“Shellshock”. The first thing I think of when I hear the song start is Pretty In Pink. The next thing I think of is Knott’s Berry Farm. Summer, after dark at the amusement park. I was too young to have a car, too young to go to clubs in Hollywood (well, I could have, but the no car thing). I was living outside of LA, in Orange County, which felt like a wasteland to me at 17. There was so much more life out there. I’d seen it in magazines, in movies. I’d read it in books. I was consuming Bright Lights, Big City (Jay McInerney), Slaves of New York (Tama Janowitz), The Andy Warhol Diaries (Andy and Pat Hackett), Less Than Zero (Bret Easton Ellis). I watched Pretty In Pink, of course. It was a rite of passage if you were a teen girl in the ’80s, wasn’t it? I mean, Molly Ringwald and I are the same age.
More than that though, I devoured imported music magazines from London, Interview magazine from New York. I had posters of Paris and Greece, Scotland and England on my walls – right there next to Duran Duran. I wanted to be out in the world so much I could barely stand it.

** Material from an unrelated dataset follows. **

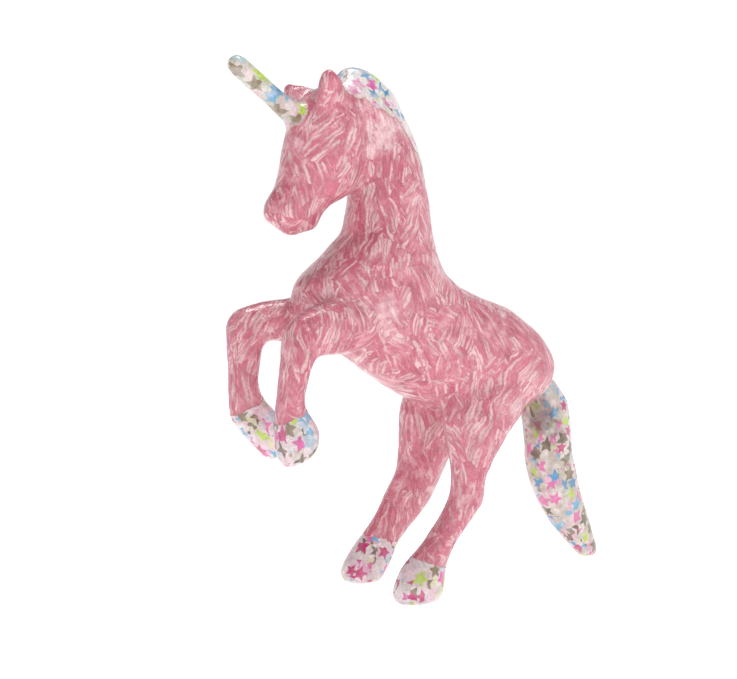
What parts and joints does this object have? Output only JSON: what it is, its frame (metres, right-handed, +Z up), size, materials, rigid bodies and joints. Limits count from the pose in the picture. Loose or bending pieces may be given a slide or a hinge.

“I’d tell the world and save my soul,
but rain falls down and I feel cold.
A cold that sleeps within my heart –
it tears the earth and sun apart.”
When I think of the name of the song – “Shellshock” – I am reminded of PTSD and trauma. It is the unwanted partner, shadow, asshole voice that has been with me for as long as I can remember. Sometimes days, weeks even, go by without me hearing it, but then something will happen – big or small – and it races back to my side. Hopelessly devoted to me, though I want to give it up and be rid of it for good.
I woke this morning to a tap-tap-tap reminder of trauma. I knew it might come. I’ve fought for so long to win my birthday back as mine, especially since there are quite a few heartbreakingly sad memories attached to it. And I’m almost there, I’ve almost fully reclaimed the day. But then a text from someone I need distance from rattles that “Shellshock” chain and I’m trying to figure out the best place to hide.
Music. Today it’s music. My muse, my safety, my oxygen.
And tonight it’s New Order, taking me back (first) to Andie and Iona working at the record store, Duckie riding his bike, Blaine’s stupid stricken face, and all the music. The movie has meant different things to me at different times of my life. Today it’s all about the glorious Andie and Iona….and that record store.
“Hold on!
It’s never enough.
It’s never enough until your heart stops beating.
The deeper you get,
the sweeter the pain.
Don’t give up the game until your heart stops beating.”